■ Exercise details: From the records below, transcribe only the lines running from the one with "What three.js and" through the one with "const LEAST_ROUND = 0.001;". Keep both of those end lines.

[Dataset rows]
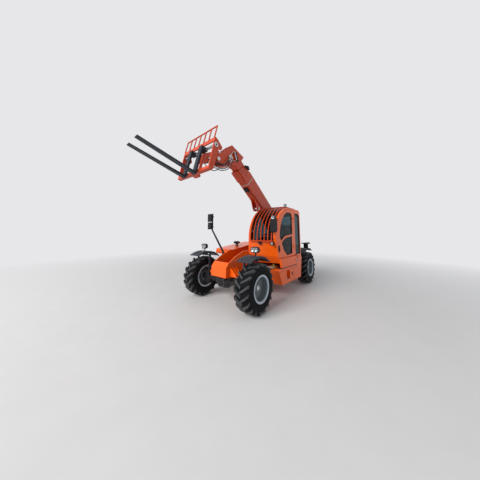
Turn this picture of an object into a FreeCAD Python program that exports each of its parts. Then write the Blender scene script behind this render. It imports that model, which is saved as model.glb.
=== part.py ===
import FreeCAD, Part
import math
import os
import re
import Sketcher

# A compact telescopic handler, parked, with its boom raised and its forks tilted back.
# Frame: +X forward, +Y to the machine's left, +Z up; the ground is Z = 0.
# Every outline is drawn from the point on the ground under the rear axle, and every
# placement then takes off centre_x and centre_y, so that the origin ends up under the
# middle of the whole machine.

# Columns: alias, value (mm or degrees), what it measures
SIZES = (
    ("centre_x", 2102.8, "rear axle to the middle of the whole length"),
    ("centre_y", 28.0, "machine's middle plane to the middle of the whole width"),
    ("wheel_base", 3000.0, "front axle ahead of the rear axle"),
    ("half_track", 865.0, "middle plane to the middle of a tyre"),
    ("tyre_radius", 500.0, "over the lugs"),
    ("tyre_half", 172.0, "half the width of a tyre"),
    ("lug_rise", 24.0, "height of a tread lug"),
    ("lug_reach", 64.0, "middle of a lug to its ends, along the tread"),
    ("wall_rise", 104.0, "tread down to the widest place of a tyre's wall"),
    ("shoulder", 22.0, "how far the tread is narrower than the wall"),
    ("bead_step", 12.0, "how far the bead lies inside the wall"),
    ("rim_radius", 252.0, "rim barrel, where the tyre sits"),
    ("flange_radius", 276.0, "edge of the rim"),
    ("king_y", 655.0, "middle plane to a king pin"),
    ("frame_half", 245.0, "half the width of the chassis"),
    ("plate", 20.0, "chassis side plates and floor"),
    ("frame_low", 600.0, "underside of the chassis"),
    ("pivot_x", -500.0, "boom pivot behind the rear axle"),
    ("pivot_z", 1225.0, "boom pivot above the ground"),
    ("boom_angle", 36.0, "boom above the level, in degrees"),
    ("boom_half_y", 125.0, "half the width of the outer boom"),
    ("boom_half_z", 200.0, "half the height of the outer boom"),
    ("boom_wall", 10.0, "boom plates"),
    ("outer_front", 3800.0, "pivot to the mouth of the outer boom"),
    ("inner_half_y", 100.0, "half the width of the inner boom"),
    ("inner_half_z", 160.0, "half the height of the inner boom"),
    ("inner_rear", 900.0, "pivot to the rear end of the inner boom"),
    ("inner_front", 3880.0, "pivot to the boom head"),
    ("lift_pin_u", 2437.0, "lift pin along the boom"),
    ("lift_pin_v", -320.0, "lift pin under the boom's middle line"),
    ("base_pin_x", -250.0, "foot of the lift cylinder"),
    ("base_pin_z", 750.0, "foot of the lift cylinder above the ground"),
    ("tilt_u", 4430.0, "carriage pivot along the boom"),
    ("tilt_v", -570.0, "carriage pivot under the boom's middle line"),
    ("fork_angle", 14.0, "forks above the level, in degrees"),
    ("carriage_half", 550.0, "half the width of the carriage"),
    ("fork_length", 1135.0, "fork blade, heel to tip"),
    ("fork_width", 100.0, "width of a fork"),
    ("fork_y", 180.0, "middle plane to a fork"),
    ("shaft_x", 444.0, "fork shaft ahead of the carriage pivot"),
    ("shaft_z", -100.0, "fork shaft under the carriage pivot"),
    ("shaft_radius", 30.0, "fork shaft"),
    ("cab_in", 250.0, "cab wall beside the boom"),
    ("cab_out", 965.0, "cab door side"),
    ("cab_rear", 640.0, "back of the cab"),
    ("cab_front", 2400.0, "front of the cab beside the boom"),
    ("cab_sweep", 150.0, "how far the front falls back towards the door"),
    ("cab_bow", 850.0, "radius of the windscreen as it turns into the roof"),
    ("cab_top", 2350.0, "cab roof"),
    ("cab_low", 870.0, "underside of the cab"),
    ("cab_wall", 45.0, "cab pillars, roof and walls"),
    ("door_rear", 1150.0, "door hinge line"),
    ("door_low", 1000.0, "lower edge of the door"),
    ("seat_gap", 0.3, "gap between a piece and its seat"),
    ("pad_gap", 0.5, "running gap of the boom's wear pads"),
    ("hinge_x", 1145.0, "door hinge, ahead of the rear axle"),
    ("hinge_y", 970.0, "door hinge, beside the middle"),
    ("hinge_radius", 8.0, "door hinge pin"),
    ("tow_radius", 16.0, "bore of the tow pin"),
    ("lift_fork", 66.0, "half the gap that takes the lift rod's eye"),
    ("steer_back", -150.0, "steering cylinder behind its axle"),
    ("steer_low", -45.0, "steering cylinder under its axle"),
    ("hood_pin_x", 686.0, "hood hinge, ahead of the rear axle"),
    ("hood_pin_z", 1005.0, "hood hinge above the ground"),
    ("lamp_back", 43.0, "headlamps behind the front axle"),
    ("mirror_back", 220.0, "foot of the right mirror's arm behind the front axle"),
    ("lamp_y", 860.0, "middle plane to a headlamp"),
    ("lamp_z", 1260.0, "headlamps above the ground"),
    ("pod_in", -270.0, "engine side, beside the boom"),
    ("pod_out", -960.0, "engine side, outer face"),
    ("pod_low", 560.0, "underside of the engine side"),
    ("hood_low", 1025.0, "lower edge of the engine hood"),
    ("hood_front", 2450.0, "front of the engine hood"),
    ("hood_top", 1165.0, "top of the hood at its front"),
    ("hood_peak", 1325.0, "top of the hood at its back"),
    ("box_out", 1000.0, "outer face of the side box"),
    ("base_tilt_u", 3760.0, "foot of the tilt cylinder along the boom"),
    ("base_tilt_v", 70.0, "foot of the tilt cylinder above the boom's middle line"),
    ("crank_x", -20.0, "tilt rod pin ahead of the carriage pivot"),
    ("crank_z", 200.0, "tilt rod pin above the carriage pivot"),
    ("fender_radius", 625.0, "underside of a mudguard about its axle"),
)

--

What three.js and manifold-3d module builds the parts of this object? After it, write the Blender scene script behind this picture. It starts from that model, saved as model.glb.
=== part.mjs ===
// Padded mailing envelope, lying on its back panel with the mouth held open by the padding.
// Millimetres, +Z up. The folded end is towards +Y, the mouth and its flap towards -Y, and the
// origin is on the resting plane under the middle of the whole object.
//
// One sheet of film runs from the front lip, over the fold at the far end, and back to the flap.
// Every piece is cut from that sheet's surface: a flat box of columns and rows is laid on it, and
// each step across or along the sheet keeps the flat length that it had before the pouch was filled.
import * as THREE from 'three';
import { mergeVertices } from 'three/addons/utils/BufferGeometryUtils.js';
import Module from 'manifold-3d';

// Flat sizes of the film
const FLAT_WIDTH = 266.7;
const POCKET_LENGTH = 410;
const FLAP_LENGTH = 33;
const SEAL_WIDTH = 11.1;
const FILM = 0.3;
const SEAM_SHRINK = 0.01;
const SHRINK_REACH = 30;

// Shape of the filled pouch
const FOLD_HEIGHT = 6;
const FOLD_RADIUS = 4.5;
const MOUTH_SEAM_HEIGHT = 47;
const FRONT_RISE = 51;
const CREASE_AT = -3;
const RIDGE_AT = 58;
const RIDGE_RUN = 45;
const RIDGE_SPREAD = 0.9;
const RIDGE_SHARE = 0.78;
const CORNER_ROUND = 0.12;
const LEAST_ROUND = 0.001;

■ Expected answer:
What three.js and manifold-3d module builds the parts of this object? After it, write the Blender scene script behind this picture. It starts from that model, saved as model.glb.
=== part.mjs ===
// Padded mailing envelope, lying on its back panel with the mouth held open by the padding.
// Millimetres, +Z up. The folded end is towards +Y, the mouth and its flap towards -Y, and the
// origin is on the resting plane under the middle of the whole object.
//
// One sheet of film runs from the front lip, over the fold at the far end, and back to the flap.
// Every piece is cut from that sheet's surface: a flat box of columns and rows is laid on it, and
// each step across or along the sheet keeps the flat length that it had before the pouch was filled.
import * as THREE from 'three';
import { mergeVertices } from 'three/addons/utils/BufferGeometryUtils.js';
import Module from 'manifold-3d';

// Flat sizes of the film
const FLAT_WIDTH = 266.7;
const POCKET_LENGTH = 410;
const FLAP_LENGTH = 33;
const SEAL_WIDTH = 11.1;
const FILM = 0.3;
const SEAM_SHRINK = 0.01;
const SHRINK_REACH = 30;

// Shape of the filled pouch
const FOLD_HEIGHT = 6;
const FOLD_RADIUS = 4.5;
const MOUTH_SEAM_HEIGHT = 47;
const FRONT_RISE = 51;
const CREASE_AT = -3;
const RIDGE_AT = 58;
const RIDGE_RUN = 45;
const RIDGE_SPREAD = 0.9;
const RIDGE_SHARE = 0.78;
const CORNER_ROUND = 0.12;
const LEAST_ROUND = 0.001;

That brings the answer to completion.